Maybe, you didn’t think you needed a rainy day fund until it started pouring. Or perhaps, you don’t have enough cash to create your financial umbrella.

Make a Budget for the New Year

If it’s a lack of funds standing in your way, a budget is your answer. By tracking how you spend your money each month, you’ll be able to spot any bad habits that flush your cash down the drain.

As a general rule of thumb, you’ll want to spend 50 percent of your income on the essentials, and 30 percent on financial wants. This leaves 20 percent to put towards savings.

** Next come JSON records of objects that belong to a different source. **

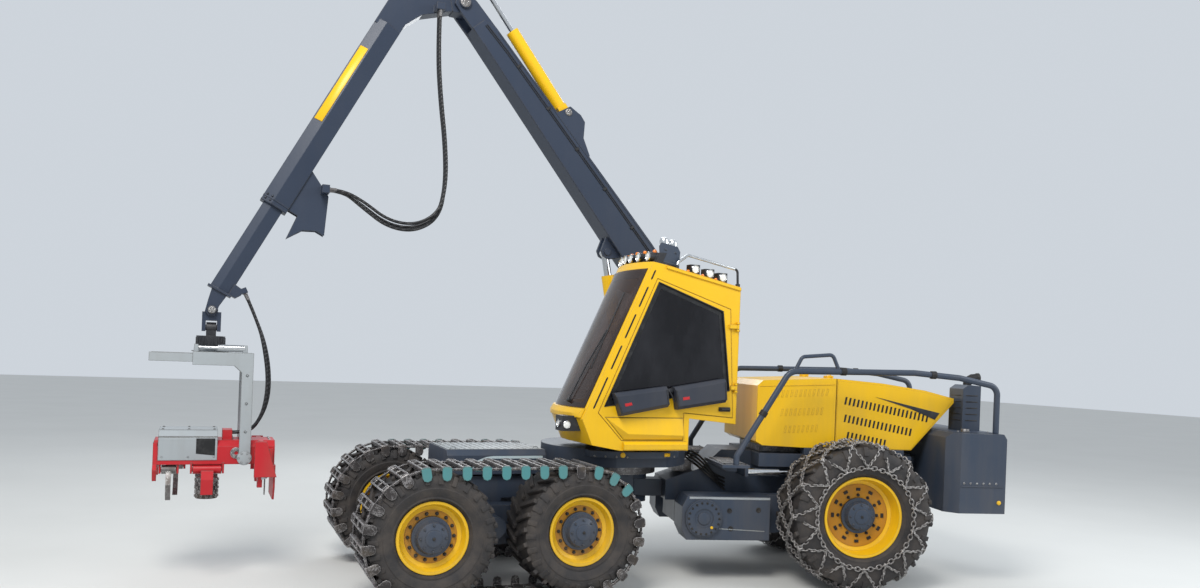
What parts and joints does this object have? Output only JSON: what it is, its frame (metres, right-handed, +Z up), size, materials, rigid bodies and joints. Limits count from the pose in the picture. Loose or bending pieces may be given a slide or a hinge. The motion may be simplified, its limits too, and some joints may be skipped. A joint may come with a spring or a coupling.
{
  "type": "forestry harvester",
  "caption": "Articulated forestry harvester with crawler belts on a bogie, a slewing cab, a telescopic knuckle crane and a hanging felling head.",
  "frame": {"origin": "middle of the outline on the ground, cords left out", "axes": "+X forward along the front frame, +Y to the left, +Z up"},
  "size_m": [9.8228, 3.7228, 7.1715],
  "materials": {
    "yellow_paint": "satin",
    "slate_paint": "satin",
    "crane_paint": "satin",
    "grey_paint": "satin",
    "red_paint": "satin",
    "rubber": "matte",
    "belt_steel": "worn",
    "chrome": "polished",
    "black_plastic": "satin",
    "tinted_glass": "clear",
    "seat_cloth": "woven",
    "steel": "cast",
    "hose_rubber": "matte"
  },
  "bodies": {
    "front_frame": {"front_chassis": "slate_paint", "front_deck": "grey_paint", "slew_ring": "steel", "front_tyres": "rubber", "front_rims": "yellow_paint", "front_hubs": "slate_paint", "belt_left": "belt_steel", "belt_right": "belt_steel", "bogie_housings": "slate_paint"},
    "rear_frame": {"rear_chassis": "slate_paint", "engine": "steel", "bonnet_front": "yellow_paint", "rear_tank": "slate_paint", "exhaust_box": "slate_paint", "guard_rails": "slate_paint", "pendulum_arms": "slate_paint", "suspension_cylinders": "chrome"},
    "bonnet_lid": {"bonnet_rear": "yellow_paint"},
    "wheel_rear_left": {"rear_tyre_left": "rubber", "rear_rim_left": "yellow_paint", "rear_chain_left": "belt_steel"},
    "wheel_rear_right": {"rear_tyre_right": "rubber", "rear_rim_right": "yellow_paint", "rear_chain_right": "belt_steel"},
    "superstructure": {"platform": "slate_paint", "cab_shell": "yellow_paint", "cab_glass": "tinted_glass", "crane_pillar": "crane_paint", "seat": "seat_cloth", "lamps": "black_plastic"},
    "cab_door": {"cab_door": "yellow_paint", "door_glass": "tinted_glass", "door_boxes": "black_plastic"},
    "main_boom": {"main_boom": "crane_paint"},
    "lift_barrel": {"lift_barrel": "yellow_paint"},
    "lift_rod": {"lift_rod": "chrome"},
    "stick": {"stick": "crane_paint", "hose_boom": "hose_rubber"},
    "stick_barrel": {"stick_barrel": "yellow_paint"},
    "stick_rod": {"stick_rod": "chrome"},
    "extension": {"stick_extension": "crane_paint", "hose_head": "hose_rubber"},
    "link": {"link": "crane_paint"},
    "rotator": {"rotator": "black_plastic"},
    "tilt_frame": {"tilt_frame": "grey_paint"},
    "head": {"head_frame": "grey_paint", "head_cover": "grey_paint", "head_guards": "red_paint", "saw_box": "black_plastic"},
    "feed_arm_left": {"feed_arm_left": "red_paint"},
    "feed_arm_right": {"feed_arm_right": "red_paint"},
    "feed_roller_left": {"feed_roller_left": "steel"},
    "feed_roller_right": {"feed_roller_right": "steel"},
    "knife_left": {"knife_left": "steel"},
    "knife_right": {"knife_right": "steel"},
    "saw_bar": {"saw_bar": "steel"}
  },
  "joints": [
    {"name": "steering", "type": "hinge", "parent": "front_frame", "child": "rear_frame", "pos_m": [-0.54, -0.4, 0.975], "axis": [0, 0, 1], "range_deg": [-24.7, 55.3]},
    {"name": "wheel_left_spin", "type": "hinge", "parent": "rear_frame", "child": "wheel_rear_left", "pos_m": [-2.55241, 1.28447, 0.8535], "axis": [0.2634, 0.9647, 0], "continuous": true},
    {"name": "wheel_right_spin", "type": "hinge", "parent": "rear_frame", "child": "wheel_rear_right", "pos_m": [-3.12919, -0.82821, 0.8535], "axis": [0.2634, 0.9647, 0], "continuous": true},
    {"name": "bonnet_lift", "type": "hinge", "parent": "rear_frame", "child": "bonnet_lid", "pos_m": [-2.7588, 0.20575, 2.42], "axis": [0.2634, 0.9647, 0], "range_deg": [0, 50]},
    {"name": "slew", "type": "hinge", "parent": "front_frame", "child": "superstructure", "pos_m": [-0.24, -0.4, 1.3], "axis": [0, 0, 1], "range_deg": [-110, 110]},
    {"name": "door", "type": "hinge", "parent": "superstructure", "child": "cab_door", "pos_m": [-1.23, 0.774, 2.6], "axis": [0, 0, -1], "range_deg": [-80, 0]},
    {"name": "boom_lift", "type": "hinge", "parent": "superstructure", "child": "main_boom", "pos_m": [-1.29, -0.95, 3.25], "axis": [0, -1, 0], "range_deg": [-9, 33]},
    {"name": "lift_swing", "type": "hinge", "parent": "superstructure", "child": "lift_barrel", "pos_m": [-0.6, -0.95, 2.2], "axis": [0, -1, 0], "range_deg": [-4.5, 16]},
    {"name": "lift_stroke", "type": "slide", "parent": "lift_barrel", "child": "lift_rod", "axis": [0.1938, 0, 0.981], "range_m": [-0.13, 0.46]},
    {"name": "stick_fold", "type": "hinge", "parent": "main_boom", "child": "stick", "pos_m": [1.71011, -0.95, 6.66015], "axis": [0, 1, 0], "range_deg": [-90, 5]},
    {"name": "stick_cylinder_swing", "type": "hinge", "parent": "main_boom", "child": "stick_barrel", "pos_m": [0.35606, -0.95, 5.55251], "axis": [0, 1, 0], "range_deg": [-0.2, 1.6]},
    {"name": "stick_stroke", "type": "slide", "parent": "stick_barrel", "child": "stick_rod", "axis": [0.6156, 0, 0.7881], "range_m": [-0.69, 0.06]},
    {"name": "extension_slide", "type": "slide", "parent": "stick", "child": "extension", "axis": [-0.471, 0, 0.8821], "range_m": [-0.9, 0.9], "deforming": ["hose_head"]},
    {"name": "link_swing", "type": "hinge", "parent": "extension", "child": "link", "pos_m": [4.33074, -0.95, 2.89011], "axis": [0, -1, 0], "range_deg": [-20, 90], "deforming": ["hose_head"]},
    {"name": "side_swing", "type": "hinge", "parent": "link", "child": "rotator", "pos_m": [4.33074, -0.95, 2.70011], "axis": [1, 0, 0], "range_deg": [-30, 30], "deforming": ["hose_head"]},
    {"name": "rotator_turn", "type": "hinge", "parent": "rotator", "child": "tilt_frame", "pos_m": [4.33074, -0.95, 2.48011], "axis": [0, 0, 1], "continuous": true, "deforming": ["hose_head"]},
    {"name": "head_tilt", "type": "hinge", "parent": "tilt_frame", "child": "head", "pos_m": [3.96, -0.95, 1.32], "axis": [0, -1, 0], "range_deg": [-15, 90], "deforming": ["hose_head"]},
    {"name": "feed_arm_left_open", "type": "hinge", "parent": "head", "child": "feed_arm_left", "pos_m": [4.32, -0.725, 1.194], "axis": [1, 0, 0], "range_deg": [0, 40]},
    {"name": "feed_arm_right_open", "type": "hinge", "parent": "head", "child": "feed_arm_right", "pos_m": [4.32, -1.175, 1.194], "axis": [1, 0, 0], "range_deg": [-40, 0]},
    {"name": "roller_left_spin", "type": "hinge", "parent": "feed_arm_left", "child": "feed_roller_left", "pos_m": [4.32, -0.62, 1.02], "axis": [0, 0, 1], "continuous": true},
    {"name": "roller_right_spin", "type": "hinge", "parent": "feed_arm_right", "child": "feed_roller_right", "pos_m": [4.32, -1.28, 1.02], "axis": [0, 0, 1], "continuous": true},
    {"name": "knife_left_open", "type": "hinge", "parent": "head", "child": "knife_left", "pos_m": [4.69, -0.75, 1.195], "axis": [1, 0, 0], "range_deg": [0, 60]},
    {"name": "knife_right_open", "type": "hinge", "parent": "head", "child": "knife_right", "pos_m": [4.63, -1.15, 1.195], "axis": [1, 0, 0], "range_deg": [-60, 0]},
    {"name": "saw_swing", "type": "hinge", "parent": "head", "child": "saw_bar", "pos_m": [3.711, -1.195, 1.11], "axis": [1, 0, 0], "range_deg": [0, 75]}
  ],
  "couplings": [
    {"joint": "lift_swing", "follows": "boom_lift", "ratio": 0.48},
    {"joint": "lift_stroke", "follows": "boom_lift", "m_per_rad": 0.78},
    {"joint": "stick_cylinder_swing", "follows": "stick_fold", "ratio": -0.015},
    {"joint": "stick_stroke", "follows": "stick_fold", "m_per_rad": 0.425},
    {"joint": "feed_arm_right_open", "follows": "feed_arm_left_open", "ratio": -1},
    {"joint": "knife_right_open", "follows": "knife_left_open", "ratio": -1}
  ]
}
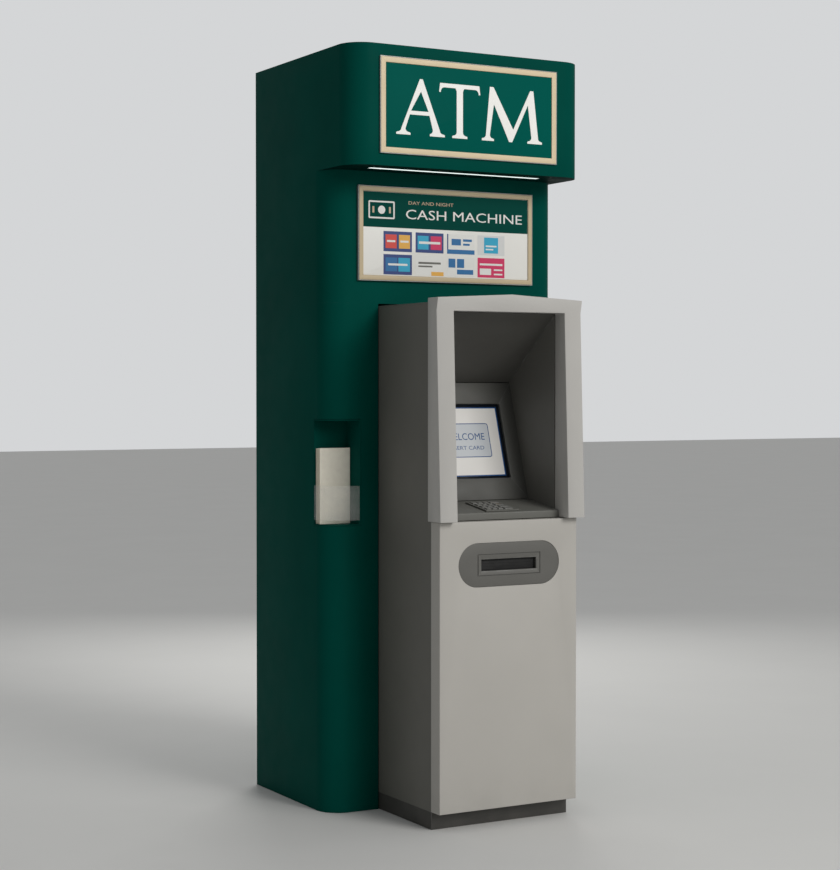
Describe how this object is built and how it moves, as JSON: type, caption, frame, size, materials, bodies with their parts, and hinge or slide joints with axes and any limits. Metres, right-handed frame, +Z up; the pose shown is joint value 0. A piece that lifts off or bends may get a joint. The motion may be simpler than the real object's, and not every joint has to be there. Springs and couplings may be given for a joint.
{
  "type": "atm machine",
  "caption": "Grey lobby cash machine with hooded screen and keypad, standing in a green surround tower with a lit sign canopy and an envelope niche.",
  "frame": {"origin": "on the floor at the centre of the footprint box", "axes": "+Z up, the customer stands at -Y, +X to the right as the customer sees it"},
  "size_m": [0.766, 0.836, 2.134],
  "materials": {
    "green_laminate": "satin laminate",
    "green_sign_face": "satin print",
    "tan_frame": "satin",
    "white_panel": "satin print",
    "opal_lens": "lit opal",
    "clear_acrylic": "clear",
    "envelope_paper": "plain",
    "dark_grey_paint": "fine texture",
    "light_grey_paint": "satin",
    "light_grey_moulding": "satin",
    "recess_grey": "fine texture",
    "bezel_grey": "fine texture",
    "key_grey": "satin",
    "plain_steel": "brushed",
    "module_grey": "plain",
    "display_glass": "glossy"
  },
  "bodies": {
    "surround_and_cabinet": {"side_panel_left": "green_laminate", "side_panel_right": "green_laminate", "corner_left_lower": "green_laminate", "corner_left_upper": "green_laminate", "jamb_left": "green_laminate", "corner_right": "green_laminate", "header_panel": "green_laminate", "canopy_side_left": "green_laminate", "canopy_side_right": "green_laminate", "canopy_front": "green_laminate", "canopy_soffit": "green_laminate", "canopy_top": "green_laminate", "niche_liner": "green_laminate", "rear_panel": "green_laminate", "downlight_lens": "opal_lens", "envelope_retainer": "clear_acrylic", "info_frame": "tan_frame", "info_panel": "white_panel", "plinth": "bezel_grey", "cabinet_side_left": "dark_grey_paint", "cabinet_side_right": "dark_grey_paint", "cabinet_top": "dark_grey_paint", "cabinet_back": "dark_grey_paint", "safe_shell": "plain_steel", "note_dispenser": "module_grey", "cash_cassette": "module_grey", "control_unit": "module_grey"},
    "rear_door": {"rear_door": "green_laminate"},
    "sign_door": {"sign_frame": "tan_frame", "sign_face": "green_sign_face"},
    "envelopes": {"envelope_stack": "envelope_paper"},
    "fascia": {"hood_frame": "light_grey_moulding", "recess_liner": "recess_grey", "screen_bezel": "recess_grey", "display": "display_glass", "card_reader": "recess_grey", "key_shelf": "recess_grey", "keypad_plate": "recess_grey"},
    "lower_door": {"lower_door": "light_grey_paint", "dispenser_bezel": "bezel_grey"},
    "shutter": {"cash_shutter": "plain_steel"},
    "lock_cylinder": {"lock_cylinder": "plain_steel"},
    "lock_bolt": {"lock_bolt": "plain_steel"},
    "key_1": {"key_1": "key_grey"},
    "key_2": {"key_2": "key_grey"},
    "key_3": {"key_3": "key_grey"},
    "key_cancel": {"key_cancel": "key_grey"},
    "key_4": {"key_4": "key_grey"},
    "key_5": {"key_5": "key_grey"},
    "key_6": {"key_6": "key_grey"},
    "key_clear": {"key_clear": "key_grey"},
    "key_7": {"key_7": "key_grey"},
    "key_8": {"key_8": "key_grey"},
    "key_9": {"key_9": "key_grey"},
    "key_enter": {"key_enter": "key_grey"},
    "key_star": {"key_star": "key_grey"},
    "key_0": {"key_0": "key_grey"},
    "key_hash": {"key_hash": "key_grey"},
    "key_blank": {"key_blank": "key_grey"}
  },
  "joints": [
    {"name": "rear_door_hinge", "type": "hinge", "parent": "surround_and_cabinet", "child": "rear_door", "pos_m": [-0.3638, 0.418, 0.6], "axis": [0, 0, 1], "range_deg": [0, 100]},
    {"name": "sign_door_hinge", "type": "hinge", "parent": "surround_and_cabinet", "child": "sign_door", "pos_m": [0, -0.1946, 2.1008], "axis": [-1, 0, 0], "range_deg": [0, 80]},
    {"name": "envelope_lift", "type": "slide", "parent": "surround_and_cabinet", "child": "envelopes", "axis": [0, 0, 1], "range_m": [0, 0.07]},
    {"name": "fascia_hinge", "type": "hinge", "parent": "surround_and_cabinet", "child": "fascia", "pos_m": [0, -0.349, 1.43], "axis": [-1, 0, 0], "range_deg": [0, 60]},
    {"name": "lower_door_hinge", "type": "hinge", "parent": "surround_and_cabinet", "child": "lower_door", "pos_m": [-0.2205, -0.349, 0.45], "axis": [0, 0, -1], "range_deg": [0, 105]},
    {"name": "shutter_slide", "type": "slide", "parent": "lower_door", "child": "shutter", "axis": [0, 0, 1], "range_m": [0, 0.038]},
    {"name": "lock_turn", "type": "hinge", "parent": "lower_door", "child": "lock_cylinder", "pos_m": [0.2205, -0.37, 0.45], "axis": [1, 0, 0], "range_deg": [0, 90]},
    {"name": "lock_throw", "type": "slide", "parent": "lower_door", "child": "lock_bolt", "axis": [0, 1, 0], "range_m": [0, 0.014]},
    {"name": "key_1_press", "type": "slide", "parent": "fascia", "child": "key_1", "axis": [0, 0.1474, -0.9891], "range_m": [0, 0.0015], "stiffness_N_per_m": 400},
    {"name": "key_2_press", "type": "slide", "parent": "fascia", "child": "key_2", "axis": [0, 0.1474, -0.9891], "range_m": [0, 0.0015], "stiffness_N_per_m": 400},
    {"name": "key_3_press", "type": "slide", "parent": "fascia", "child": "key_3", "axis": [0, 0.1474, -0.9891], "range_m": [0, 0.0015], "stiffness_N_per_m": 400},
    {"name": "key_cancel_press", "type": "slide", "parent": "fascia", "child": "key_cancel", "axis": [0, 0.1474, -0.9891], "range_m": [0, 0.0015], "stiffness_N_per_m": 400},
    {"name": "key_4_press", "type": "slide", "parent": "fascia", "child": "key_4", "axis": [0, 0.1474, -0.9891], "range_m": [0, 0.0015], "stiffness_N_per_m": 400},
    {"name": "key_5_press", "type": "slide", "parent": "fascia", "child": "key_5", "axis": [0, 0.1474, -0.9891], "range_m": [0, 0.0015], "stiffness_N_per_m": 400},
    {"name": "key_6_press", "type": "slide", "parent": "fascia", "child": "key_6", "axis": [0, 0.1474, -0.9891], "range_m": [0, 0.0015], "stiffness_N_per_m": 400},
    {"name": "key_clear_press", "type": "slide", "parent": "fascia", "child": "key_clear", "axis": [0, 0.1474, -0.9891], "range_m": [0, 0.0015], "stiffness_N_per_m": 400},
    {"name": "key_7_press", "type": "slide", "parent": "fascia", "child": "key_7", "axis": [0, 0.1474, -0.9891], "range_m": [0, 0.0015], "stiffness_N_per_m": 400},
    {"name": "key_8_press", "type": "slide", "parent": "fascia", "child": "key_8", "axis": [0, 0.1474, -0.9891], "range_m": [0, 0.0015], "stiffness_N_per_m": 400},
    {"name": "key_9_press", "type": "slide", "parent": "fascia", "child": "key_9", "axis": [0, 0.1474, -0.9891], "range_m": [0, 0.0015], "stiffness_N_per_m": 400},
    {"name": "key_enter_press", "type": "slide", "parent": "fascia", "child": "key_enter", "axis": [0, 0.1474, -0.9891], "range_m": [0, 0.0015], "stiffness_N_per_m": 400},
    {"name": "key_star_press", "type": "slide", "parent": "fascia", "child": "key_star", "axis": [0, 0.1474, -0.9891], "range_m": [0, 0.0015], "stiffness_N_per_m": 400},
    {"name": "key_0_press", "type": "slide", "parent": "fascia", "child": "key_0", "axis": [0, 0.1474, -0.9891], "range_m": [0, 0.0015], "stiffness_N_per_m": 400},
    {"name": "key_hash_press", "type": "slide", "parent": "fascia", "child": "key_hash", "axis": [0, 0.1474, -0.9891], "range_m": [0, 0.0015], "stiffness_N_per_m": 400},
    {"name": "key_blank_press", "type": "slide", "parent": "fascia", "child": "key_blank", "axis": [0, 0.1474, -0.9891], "range_m": [0, 0.0015], "stiffness_N_per_m": 400}
  ],
  "couplings": [
    {"joint": "lock_turn", "follows": "lock_throw", "rad_per_m": 112.19}
  ]
}
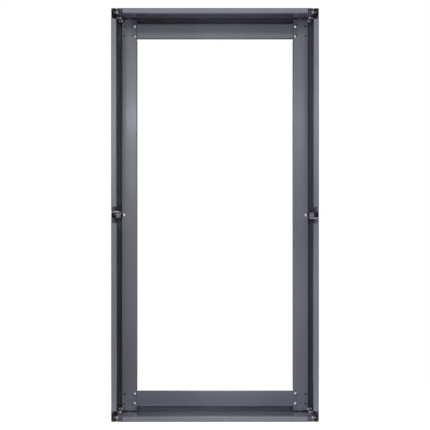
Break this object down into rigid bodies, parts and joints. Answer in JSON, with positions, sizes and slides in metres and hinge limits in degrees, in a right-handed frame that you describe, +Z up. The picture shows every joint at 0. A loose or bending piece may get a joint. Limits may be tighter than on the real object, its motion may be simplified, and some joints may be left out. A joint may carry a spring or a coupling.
{
  "type": "firewood log rack",
  "caption": "Tall open-fronted firewood log rack, bolted together from folded sheet-steel trays with an open back of posts and rails.",
  "frame": {"origin": "centre of the footprint, on the floor", "axes": "+Z up along the height, X along the width, the open front faces -Y"},
  "size_m": [0.5, 0.25, 0.996],
  "materials": {
    "powder_coated_steel": "anthracite powder coat, semi-gloss",
    "zinc_plated_steel": "bright zinc plating"
  },
  "bodies": {
    "root": {"bottom_panel": "powder_coated_steel", "top_panel": "powder_coated_steel", "left_side_lower": "powder_coated_steel", "left_side_upper": "powder_coated_steel", "right_side_lower": "powder_coated_steel", "right_side_upper": "powder_coated_steel", "rear_post_left": "powder_coated_steel", "rear_post_right": "powder_coated_steel", "rear_rail_bottom": "powder_coated_steel", "rear_rail_top": "powder_coated_steel", "corner_bolts_bottom_left": "zinc_plated_steel", "rail_bolts_bottom_left": "zinc_plated_steel", "corner_bolts_bottom_right": "zinc_plated_steel", "rail_bolts_bottom_right": "zinc_plated_steel", "corner_bolts_top_left": "zinc_plated_steel", "rail_bolts_top_left": "zinc_plated_steel", "corner_bolts_top_right": "zinc_plated_steel", "rail_bolts_top_right": "zinc_plated_steel", "seam_bolts_left": "zinc_plated_steel", "post_bolt_left": "zinc_plated_steel", "seam_bolts_right": "zinc_plated_steel", "post_bolt_right": "zinc_plated_steel", "corner_nuts_bottom_left": "zinc_plated_steel", "rail_nuts_bottom_left": "zinc_plated_steel", "corner_nuts_bottom_right": "zinc_plated_steel", "rail_nuts_bottom_right": "zinc_plated_steel", "corner_nuts_top_left": "zinc_plated_steel", "rail_nuts_top_left": "zinc_plated_steel", "corner_nuts_top_right": "zinc_plated_steel", "rail_nuts_top_right": "zinc_plated_steel", "seam_nuts_left": "zinc_plated_steel", "post_weld_nut_left": "zinc_plated_steel", "seam_nuts_right": "zinc_plated_steel", "post_weld_nut_right": "zinc_plated_steel"}
  },
  "joints": []
}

Be Prepared to Make Sacrifices

Are your percentages off? If you spend too much of your income on wants, keep an eye on non-essential spending like takeout, clothes, alcohol, travel, and entertainment. Sacrificing these things will free up cash you can put towards your savings.

If you make few splurges in the typical month, your job at freeing up cash is harder but not necessarily impossible.

Boost Your Income

There’s only so much number crunching you can do before you go cross-eyed. If there’s no way of wringing out another cent from your budget, you’ll have to find ways of earning more.

  1. Ask for a raise
  2. Look into picking up a part-time job in your spare time
  3. Start applying to better-paying jobs
  4. Monetize a hobby or skill to earn money with a side gig

Weather Financial Storms without Getting Doused

If you have less than a year’s worth of expenses in emergency savings, don’t panic. Every emergency fund has to start somewhere.

The important part is that you commit to building your fund with whatever cash you have available. Make savings a priority in the new year and set aside money each month.

Cultivate these savings until you can move into a high-yield savings account. Although you may not be able to predict when the next unexpected bill will arrive in your mailbox, you’ll be better prepared when it does.

This article does not necessarily reflect the opinions of the editors or management of EconoTimes.